Screening of a novel synthetic space achieves white-light emission
Rare-earth doped upconversion nanoparticles (UCNPs) have been of great interest for biological imaging and security applications. For white light emission, UCNPs are a promising alternative to commonly used heterogeneous materials (e.g. polymers, organic compounds and quantum dots). Such heterogeneous systems bring multiple problems, such as phase separation, energy transfer, low stability, and the need for multiple excitation sources. Most of these can be overcome by using a homogeneous system, such as UCNPs. Additionally, UCNPs are nontoxic and thus a good alternative to quantum dots, for example. However, precision tuning of the properties of UCNPs is a non-trivial task due to their sensitivity and complexity.
Shangkun Li and coworkers from the deMello Group have developed a novel synthetic route to the fabrication of UCNPs with precisely-tuned emission characteristics. The synthesis was performed in a segmented flow microfluidic reactor, which eliminated cross contamination.
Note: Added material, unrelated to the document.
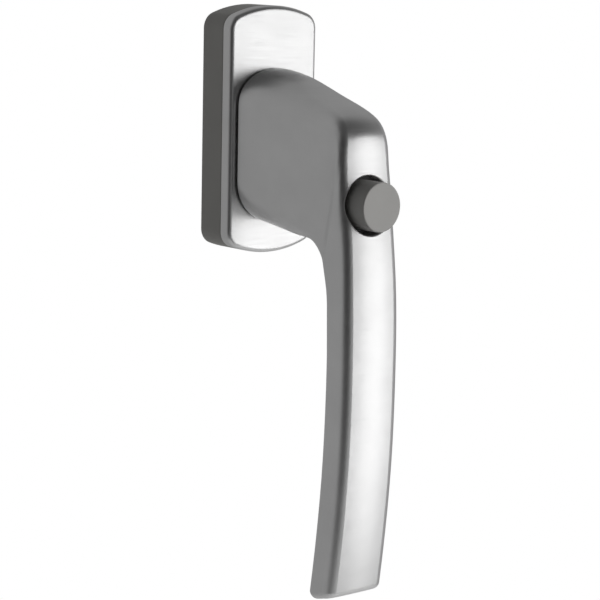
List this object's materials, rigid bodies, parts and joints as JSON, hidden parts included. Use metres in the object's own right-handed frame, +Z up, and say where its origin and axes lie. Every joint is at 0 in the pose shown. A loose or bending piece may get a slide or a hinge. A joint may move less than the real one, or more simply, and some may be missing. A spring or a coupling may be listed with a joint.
{
  "type": "tilt turn window handle",
  "caption": "Tilt turn window handle: tall rosette, bent neck with a flat bowed grip, push button lock and sliding square spindle.",
  "frame": {"origin": "on the spindle axis, in the plane of the rosette's mounting face", "axes": "+X to the right seen from the room, -Y towards the user, +Y into the sash along the spindle, +Z up; the grip hangs down to -Z (closed)"},
  "size_m": [0.0314, 0.0693, 0.1631],
  "materials": {
    "aluminium_satin": "fine satin anodised",
    "grey_plastic": "fine moulded grain, matte",
    "button_plastic": "fine moulded grain, matte",
    "dark_plastic": "matte black acetal",
    "white_plastic": "natural acetal",
    "zinc_steel": "bright zinc plated",
    "zinc_cast": "raw zinc die casting",
    "spring_steel": "blank spring steel"
  },
  "bodies": {
    "rosette": {"base_plate": "grey_plastic", "support_plate": "zinc_steel", "lock_ring": "zinc_cast", "bearing_bush": "white_plastic", "thrust_washer": "zinc_steel", "detent_springs": "spring_steel"},
    "handle": {"handle_body": "aluminium_satin", "drive_sleeve": "zinc_steel", "sleeve_screws": "zinc_steel", "detent_cam": "zinc_cast", "retaining_ring": "spring_steel", "spindle_clip": "spring_steel", "button_guide": "dark_plastic", "return_spring": "spring_steel"},
    "button": {"button": "button_plastic", "plunger": "zinc_steel", "lock_slider": "zinc_cast", "lock_pin": "zinc_steel", "plunger_clip": "spring_steel"},
    "cover": {"cover_plate": "aluminium_satin", "cover_frame": "dark_plastic", "glide_ring": "dark_plastic"},
    "spindle": {"spindle": "zinc_steel"}
  },
  "joints": [
    {"name": "handle_turn", "type": "hinge", "parent": "rosette", "child": "handle", "pos_m": [0, 0, 0], "axis": [0, -1, 0], "range_deg": [0, 180], "deforming": ["detent_springs"]},
    {"name": "button_press", "type": "slide", "parent": "handle", "child": "button", "axis": [0, 1, 0], "range_m": [0, 0.0036], "stiffness_N_per_m": 1200, "springref_m": -0.003, "deforming": ["return_spring"]},
    {"name": "cover_turn", "type": "hinge", "parent": "rosette", "child": "cover", "pos_m": [0, 0, 0], "axis": [0, -1, 0], "range_deg": [-90, 90]},
    {"name": "spindle_slide", "type": "slide", "parent": "handle", "child": "spindle", "axis": [0, 1, 0], "range_m": [0, 0.022]}
  ]
}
In this reactor, the elemental components of the synthesis were separated into individual precursors, allowing precise tuning of doping concentrations and precursor ratios. Equipped with inline photoluminescence spectroscopy, the reactor allowed for real-time parameter screening and synthesis optimization.
In NaYF4:Yb,Er,Tm NCs, a host lattice of NaYF4 integrates the rare-earth elements Yb3+, Er3+ and Tm3+. This complex system of multiple elements makes reaction optimization exceedingly difficult. In this work, the separation of all elemental components into individual precursors allowed for precise tuning of doping concentrations and ratios. After screening experiments were performed, doping concentrations of 60% Yb, 0.45% Er and 1.05% Tm achieved pure white light emitting NCs. Finally, the applicability of the color-tunable UCNPs in the security sector was demonstrated in an anti-counterfeit device. In this a security check with two separate indicators is necessary, which was provided through a homogenous color of the NCs without excitation and three emission profiles upon IR-excitation.